TIP #1: SPEED EATERS ANONYMOUS
"I feed my two dogs together, and the smaller one seems to gobble her food without chewing it and then throws it back up a few minutes later. Why does she do this?"
She may be worried that if she doesn't wolf down her food, your other dog will get some of it. This is rational fear, but her coping strategy isn't ideal. How about feeding your dogs in separate rooms so the little one feels less pressured by the presence of the bigger dog? If she still eats so fast that she vomits even when she eats in private, then spread out her food over a large surface (such as a cookie sheet) or in several small bowls in different parts of the room so she can't hoover up her entire meal in one breath. And if you now feed your dogs only once a day, divide the food into two or three smaller meals per day instead. Knowing that her next meal is just around the corner may help your gobbler to relax and enjoy her food less anxiously.

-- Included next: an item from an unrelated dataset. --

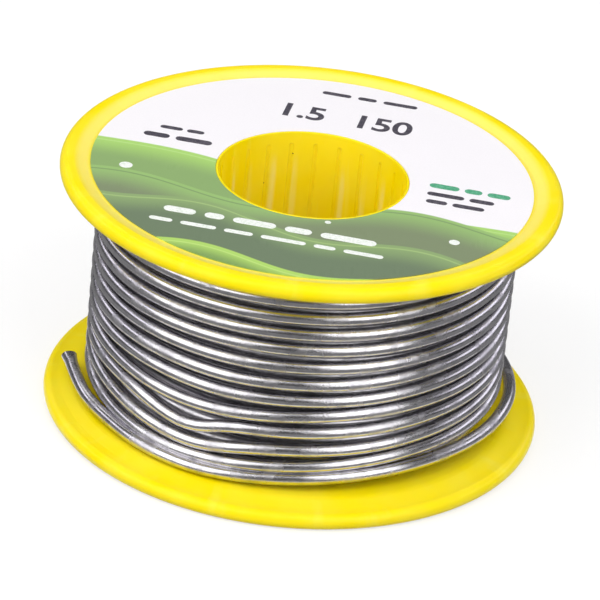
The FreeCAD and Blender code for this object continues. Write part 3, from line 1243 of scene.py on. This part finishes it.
@dataclass(frozen=True)
class FaceLabel:
    """The round paper label in the upper flange, with its print."""

    rings: int = 10  # rings of faces between the bore and the edge
    sides: int = 160  # divisions round the bore
    print_lift: float = 0.012 * MM  # how far the ink stands on the paper
    seat_depth: float = 0.0048 * MM  # how far the ink's underside lies in the paper
    figure_share: float = 0.7  # height of a figure as a share of the font's size
    figure_bold: float = 0.1 * MM  # how much bolder than the font the figures are
    # The wire's gauge and the spool's weight in grams
    numbers: tuple[Number, ...] = (
        Number("1.5", -4.4, 15.2, 3.3),
        Number("150", 5.0, 15.2, 3.3),
    )
    # The rows printed in grey
    grey_rows: tuple[MarkRow, ...] = (
        MarkRow(-3.2, 21.4, (3.4, 2.2, 4.0), 0.8, 0.8),
        MarkRow(-18.8, 5.5, (2.6, 2.0), 0.5, 0.8),
        MarkRow(-20.2, 3.2, (3.0, 4.2), 0.7, 1.1),
        MarkRow(13.0, 0.4, (4.2, 2.8), 0.6, 0.9),
        MarkRow(13.2, -1.5, (2.4, 3.6), 0.6, 0.9),
    )
    # The rows printed in green
    green_rows: tuple[MarkRow, ...] = (MarkRow(12.9, 2.5, (3.4, 2.0, 2.6), 0.6, 1.1),)
    # The rows printed in white
    white_rows: tuple[MarkRow, ...] = (
        MarkRow(-13.8, -14.1, (3.6, 2.2, 4.8, 3.0, 6.2), 1.0, 1.3),
        MarkRow(-14.8, -16.9, (2.6, 4.0, 3.2, 5.0, 2.4, 4.4), 0.9, 0.8),
        MarkRow(17.4, -10.4, (1.2,), 0.0, 1.2),
        MarkRow(-20.9, -5.6, (1.5,), 0.0, 1.5),
        MarkRow(3.6, -10.9, (0.7,), 0.0, 0.7),
    )

    def turned(self, across: float, up: float, height: float) -> Matrix:
        """The place and turn of something printed across and up the print, in millimetres, at a height."""
        spin = Matrix.Rotation(math.radians(PRINT_TURNED_DEG), 4, "Z")
        return spin @ Matrix.Translation((across * MM, up * MM, height))

    def paper(self, top: float, bottom: float, inner_r: float, outer_r: float) -> Piece:
        """Makes the paper ring.

        Args:
            top: height of its face.
            bottom: height of its back.
            inner_r: radius of its hole.
            outer_r: its outer radius.

        Returns:
            The ring.
        """
        steps = [(inner_r + (outer_r - inner_r) * i / self.rings, 0.0) for i in range(1, self.rings + 1)]
        ring = settle(grow_ring(inner_r, top, self.sides, steps), "label_paper")
        if ring.data.polygons[0].normal.z < 0:
            ring.data.flip_normals()
        add_modifier(ring, "SOLIDIFY", thickness=top - bottom, offset=-1.0)
        bpy.ops.object.shade_smooth_by_angle(angle=SMOOTH_BELOW)
        return ring

    def bars(self, row: MarkRow, seat: float) -> list[Piece]:
        """Makes a row's printed bars, with round ends.

        Args:
            row: the row.
            seat: height of the ink's underside.

        Returns:
            The bars, from left to right.
        """
        made = []
        for across, width in row.spans():
            start_piece()
            bpy.ops.mesh.primitive_plane_add(size=1.0)
            bar = bpy.context.object
            bar.scale = (width * MM, row.height * MM, 1.0)
            bpy.ops.object.transform_apply(location=False, rotation=False, scale=True)
            bpy.ops.object.mode_set(mode="EDIT")
            bpy.ops.mesh.select_all(action="SELECT")
            # Just under half the height, so that no two corners fall together
            bpy.ops.mesh.bevel(offset=row.height * MM * 0.49, segments=5, affect="VERTICES")
            bpy.ops.object.mode_set(mode="OBJECT")
            add_modifier(bar, "SOLIDIFY", thickness=self.print_lift, offset=1.0)
            bar.matrix_world = self.turned(across, row.up, seat)
            made.append(bar)
        return made

    def number(self, number: Number, seat: float) -> Piece:
        """Makes one number as flat ink.

        Args:
            number: the number.
            seat: height of the ink's underside.

        Returns:
            The number's mesh object.
        """
        start_piece()
        bpy.ops.object.text_add()
        text = bpy.context.object
        text.data.body = number.text
        text.data.size = number.height * MM / self.figure_share
        text.data.align_x = "CENTER"
        text.data.align_y = "CENTER"
        text.data.extrude = self.print_lift / 2
        text.data.offset = self.figure_bold
        bpy.ops.object.convert(target="MESH")
        text = bpy.context.object
        text.matrix_world = self.turned(number.across, number.up, seat + self.print_lift / 2)
        return text

    def build(self) -> None:
        """Makes the label and its print, and lets them ride on the spool."""
        low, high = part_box("face_label")
        inner_r = least_radius(frame["nodes"]["face_label"])
        ring = self.paper(high.z - self.print_lift, low.z, inner_r, high.x)
        dress(ring, GREEN_PRINT.make())
        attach(ring, Body.SPOOL.value)
        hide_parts("face_label")
        seat = high.z - self.print_lift - self.seat_depth
        numbers = [self.number(number, seat) for number in self.numbers]
        prints = (
            ("label_grey_print", GREY_INK, self.grey_rows, numbers),
            ("label_green_print", GREEN_INK, self.green_rows, []),
            ("label_white_print", WHITE_INK, self.white_rows, []),
        )
        for name, ink, rows, others in prints:
            bars = [bar for row in rows for bar in self.bars(row, seat)]
            printed = join_pieces(bars + others, name)
            dress(printed, ink.make())
            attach(printed, Body.SPOOL.value)


# The studio

def seen_directly(board: NodeBoard) -> Socket:
    """Finds where a surface is seen and doesn't only light.

    Args:
        board: the nodes of the surface's material, or of the world.

    Returns:
        One for the camera, in a mirror or through glass, and otherwise nothing.
    """
    path = board.add("ShaderNodeLightPath")
    shown = board.calc("MAXIMUM", path.outputs["Is Camera Ray"], path.outputs["Is Glossy Ray"])
    return board.calc("MAXIMUM", shown, path.outputs["Is Transmission Ray"])


@dataclass(frozen=True)
class StudioFloor:
    """A pale table that keeps the spool's shadow."""

    size: float = 40.0  # its width
    tone: float = 0.42  # how much light it sends back
    lift: float = 0.62  # how much brighter it is where it is seen
    drop: float = 0.02 * MM  # how far it lies below the spool's foot

    def build(self) -> None:
        """Makes the floor, white to the camera and to what mirrors it."""
        start_piece()
        bpy.ops.mesh.primitive_plane_add(size=self.size, location=(0.0, 0.0, -self.drop))
        floor = settle(bpy.context.object, "studio_floor")
        material = bpy.data.materials.new("white_table")
        board, surface = NodeBoard.blank(material, "ShaderNodeOutputMaterial")
        matt = board.run(board.add("ShaderNodeBsdfDiffuse"), (self.tone, self.tone, self.tone, 1.0))
        glow = board.add("ShaderNodeEmission")
        board.feed(glow.inputs["Strength"], board.product(seen_directly(board), self.lift))
        board.feed(surface, board.run(board.add("ShaderNodeAddShader"), matt, glow.outputs[0]))
        floor.data.materials.append(material)


@dataclass(frozen=True)
class Lamp:
    """A soft box, placed by its direction from the spool."""

    name: str  # the lamp's name
    azimuth_deg: float  # its direction round the bore
    elevation_deg: float  # its height above the horizon, as seen from the spool
    distance: float  # how far away it is
    width: float  # its width
    height: float  # its height
    radiance: float  # how bright its face is, where 1 is white
    mirrored: bool = True  # whether shiny things show it
    tint: Colour = (1.0, 1.0, 1.0)  # the colour of its light

    def build(self, target: Vector) -> None:
        """Hangs the lamp.

        Args:
            target: the place that it is turned to.
        """
        level = self.distance * math.cos(math.radians(self.elevation_deg))
        rise = self.distance * math.sin(math.radians(self.elevation_deg))
        place = target + polar(self.azimuth_deg, level, rise)
        start_piece()
        bpy.ops.object.light_add(type="AREA", location=place)
        lamp = bpy.context.object
        lamp.name = self.name
        lamp.data.shape = "RECTANGLE"
        lamp.data.size = self.width
        lamp.data.size_y = self.height
        lamp.data.energy = self.radiance * math.pi * self.width * self.height
        lamp.rotation_euler = (place - target).to_track_quat("Z", "Y").to_euler()
        lamp.data.color = self.tint
        lamp.visible_glossy = self.mirrored


@dataclass(frozen=True)
class DarkTent:
    """A grey tent round the studio with a table card inside it, which only the shiny surfaces show."""

    hole: float = 33.0 * MM  # radius of the hole in the table card that the spool stands in
    reach: float = 2.0  # radius of the tent
    lift: float = 0.1 * MM  # how far the table card lies above the table
    table_tone: float = 0.24  # how bright the table card is
    wall_tone: float = 0.06  # how bright the tent's walls and roof are
    foot: float = 0.1  # height over which the one tone goes into the other
    sides: int = 64  # how many sides the tent has
    # The tent from the card's edge to the top of the roof: share of the reach, and rise
    outline: tuple[tuple[float, float], ...] = ((1.0, 0.0), (1.0, 0.7), (0.7, 0.7), (0.02, 0.5))

    def build(self) -> None:
        """Stands the tent up round the lamps."""
        steps = [(self.reach * share, rise) for share, rise in self.outline]
        tent = settle(grow_ring(self.hole, self.lift, self.sides, steps), "grey_tent")
        material = bpy.data.materials.new("grey_tent_cloth")
        board, surface = NodeBoard.blank(material, "ShaderNodeOutputMaterial")
        cloth = board.add("ShaderNodeEmission")
        _, _, height = board.split(board.add("ShaderNodeTexCoord").outputs["Object"])
        tone = board.ramp(height, 0.0, self.foot, self.table_tone, self.wall_tone)
        board.feed(cloth.inputs["Strength"], tone)
        board.feed(surface, cloth.outputs[0])
        tent.data.materials.append(material)
        tent.visible_camera = False
        tent.visible_diffuse = False
        tent.visible_shadow = False


@dataclass(frozen=True)
class Sky:
    """The plain light round the studio."""

    strength: float = 0.2  # how bright it is on the spool

    def build(self) -> None:
        """Makes the world, white where it is seen and softer where it only lights."""
        world = bpy.data.worlds.new("studio_sky")
        board, surface = NodeBoard.blank(world, "ShaderNodeOutputWorld")
        shown = seen_directly(board)
        strength = board.calc("MULTIPLY_ADD", shown, 1.0 - self.strength, self.strength)
        sky = board.run(board.add("ShaderNodeBackground"), (1.0, 1.0, 1.0, 1.0), strength)
        board.feed(surface, sky)
        bpy.context.scene.world = world


@dataclass(frozen=True)
class PhotoCamera:
    """The camera that took the photograph."""

    focal: float = 275.5  # its focal length in millimetres
    sensor: float = 36.0  # the width of its film in millimetres
    near: float = 0.01  # nothing nearer than this is rendered
    far: float = 20.0  # nothing farther away than this is rendered
    elevation_deg: float = 27.89  # how far it looks down
    roll_deg: float = 5.876  # how far the picture is turned
    distance: float = 526.74 * MM  # how far it is from the spool's foot, along its view
    shift_right: float = -1.263 * MM  # how far the spool's foot lies left of the view's middle
    shift_up: float = -12.006 * MM  # how far it lies above the view's middle

    def build(self) -> None:
        """Places the camera and makes it the scene's own."""
        tip = math.radians(self.elevation_deg)
        roll = math.radians(self.roll_deg)
        ahead = Vector((0.0, math.cos(tip), -math.sin(tip)))
        level = Vector((1.0, 0.0, 0.0))
        above = level.cross(ahead)
        right = level * math.cos(roll) + above * math.sin(roll)
        upward = above * math.cos(roll) - level * math.sin(roll)
        place = -right * self.shift_right - upward * self.shift_up - ahead * self.distance
        data = bpy.data.cameras.new("photo_camera")
        data.lens = self.focal
        data.sensor_width = self.sensor
        data.clip_start = self.near
        data.clip_end = self.far
        camera = bpy.data.objects.new("photo_camera", data)
        bpy.context.scene.collection.objects.link(camera)
        turn = Matrix((right, upward, -ahead)).transposed()
        camera.matrix_world = Matrix.Translation(place) @ turn.to_4x4()
        bpy.context.scene.camera = camera


@dataclass(frozen=True)
class Studio:
    """The floor, the lamps, the sky and the camera."""

    lamps: tuple[Lamp, ...] = (
        Lamp("front_left_box", -144.0, 33.0, 0.6, 0.60, 0.72, 2.0),
        Lamp("front_right_box", -52.0, 33.0, 0.6, 0.40, 0.72, 2.35),
        Lamp("left_strip", 158.0, 28.0, 0.7, 0.80, 0.13, 2.0, tint=(0.92, 0.90, 1.0)),
        Lamp("right_strip", 28.0, 24.0, 0.7, 0.80, 0.20, 1.8, tint=(0.92, 0.90, 1.0)),
        Lamp("back_box", 90.0, 50.0, 0.6, 0.70, 0.18, 1.3),
        Lamp("high_box", -90.0, 62.0, 0.6, 0.45, 0.35, 1.2, mirrored=False),
        Lamp("top_box", 100.0, 84.0, 0.7, 0.50, 0.50, 0.45, mirrored=False),
    )

    def build(self) -> None:
        """Sets the studio up around the spool."""
        target = Vector((0.0, 0.0, SPOOL_MIDDLE))
        StudioFloor().build()
        Sky().build()
        for lamp in self.lamps:
            lamp.build(target)
        DarkTent().build()
        PhotoCamera().build()
        bpy.context.scene.view_settings.view_transform = "Standard"


def main() -> None:
    """Builds the spool's sub-assemblies in order, then the studio."""
    logging.basicConfig(level=logging.INFO, format="%(message)s")
    bend = next(joint for joint in frame["joints"] if joint["name"] == "free_end_bend")
    Studio().build()
    LooseWire().build(bend)
    Winding(Reel.measure()).build()
    SpoolBody().build()
    FaceLabel().build()


if __name__ == "__main__":
    main()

If these measures don't work and the vomiting continues, make an appointment with your vet to check for a medical problem.
- excerpted from The Complete Healthy Dog Handbook
TIP #2: ACCEPTABLE RESOURCE GUARDING
Resource guarding is a natural, normal canine behavior. In fact it's a normal behavior for most warm-blooded animals. Even we humans guard our resources - sometimes quite fiercely. Think about it. We lock our doors. Store clerks have loaded .22 rifles under checkout counters, while homeowners keep shotguns and baseball bats leaning in the corner by the back door. Banks keep valuables in vaults. Some of us get insanely jealous if someone pays too much attention to our significant other.
Dogs guard their resources as well, sometimes quite fiercely. This is most troublesome when they guard from humans, but can also get them in hot water when they guard from other dogs. That said, some dog-dog guarding behavior is quite appropriate and acceptable.
As an example: In a dog park or doggie daycare, Dog A is chewing happily on a (insert any valuable resource here). Curious, Dog B approaches. Dog A gives Dog B "the look." Dog B quickly defers, saying "Oh, excuse me!" by calmly turning and walking away. No harm done. Much of the time the dogs' owner isn't even aware that this occurred.